Things get much more interesting later in the album, when more modern sensibilities invade. "The Silver Spear," a very ethereal song resembling very late Roxy Music, kicks into a free-flowing reel with a vigorous acoustic guitar. "The Howl" is much like "The Silver Spear": an interesting combination of rock and Celtic ideas melded very well together. "Here Is Where the Heart Is" is a sweet, compelling set of tunes ending in a song about one's true home land. Finally, "Erin" is the best of the crop: energetic, vital Celtic music played as only people deeply in love with the art form can play it.
Unfortunately, this disk suffers from a couple of plodding songs. "Song for Yesterday" and "A Hard Heart" are both Wolfstone-original songs whose seriousness catches up with them. They both have the feel of trying too hard; and that over-effort creates a strained feeling (Unfortunately, this same quality will continue to plague Wolfstone throughout its career). Nevertheless, these foibles aside, this is an excellent first recording.
Although their first album has fairly strong rock sounds in it, it still is a mostly traditional album: the Celtic sounds of the whistle, fiddle, and pipes outweigh the electric and bass guitars. Wolfstone's second effort, The Chase, shows us exactly what the reward can be when one's quarry is a more modern style: almost pure excellence.
From the hard-edged guitar of the opener "Tinnie Run" to the mournful closing song "Cannot Lay Me Down," Wolfstone proves that rock idioms can enhance and improve Celtic themes. Even the original songs, which were the bane of the band in the last album, come out sparkling in this CD. There are more of them here than before: a preview of things to come in the next album. "Glass and The Can" is a catchy drinking tune with a driving bass riff. "The Prophet" -- about an executed Highland seer -- has a mid-Eighties guitar sound to it which, combining with some pipes makes for a very listenable, enjoyable song. "Flames and Hearts" tends to be a bit too serious, but it still benefits from a fine fiddle tune embedded in the middle of it. "Close It Down" is protest against the diminishing industry of Scotland. It sounds like an old song; it's very surprising that it is a Wolfstone original.
However, like the previous album, Wolfstone's real talent here comes out in its instrumental tunes. They prove their talent in orchestrating compelling Celtic melodies within thoroughly modern frameworks. "Tinnie Run" is a set of Celtic hard-rock tunes. "The Ten-Pound Float" is good example of a solid guitar-oriented Celtic tune with a very modern sense of rhythm and a healthy dose of fiddle action. "Jake's Tune" is a slow, delicate melody that elegantly combines fiddle, pipe, and overdrived electric guitar. But the best of this variety of pieces is clearly "The Appropriate Dipstick": pipe reels played to the background of a jazzy piano riff. The odd jazz chords give the pipes a tasty, American flavor that would be lost within a more traditional set-up.

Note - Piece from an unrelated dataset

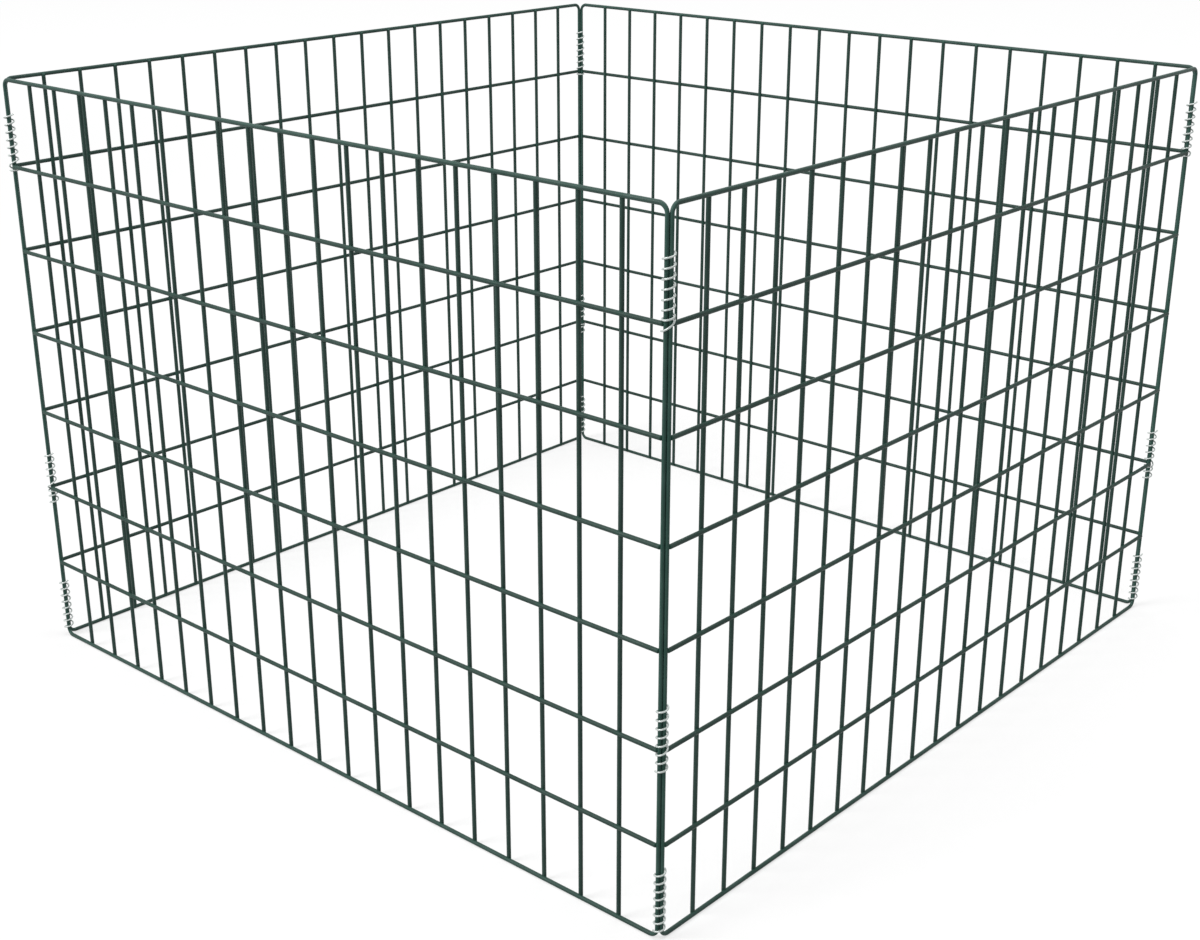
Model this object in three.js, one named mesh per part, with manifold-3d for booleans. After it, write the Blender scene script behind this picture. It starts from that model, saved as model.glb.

The Chase ends with two very catchy songs, "The Early Mist" -- a modern pop ditty about an invisible war over Scotland -- and "Cannot Lay Me Down" of the traditional "longing-for-home" variety. Although the lyrics are not always the strongest ever written, the endings of these two songs clearly make the listener think, this CD was far too short!
As much as listening to their CDs is fun, upon watching the video Wolfstone: Captured Alive, one realizes that seeing them in concert is the true way to capture Wolfstone at their best. The majority of the material is taken from their second CD, The Chase with a few selections from Unleashed and one or two non-disk tunes. On this videotape, these lads show themselves to be musicians of good caliber, energy, and enthusiasm as well as deep lovers of both the music they play and the audience who likes to listen to them.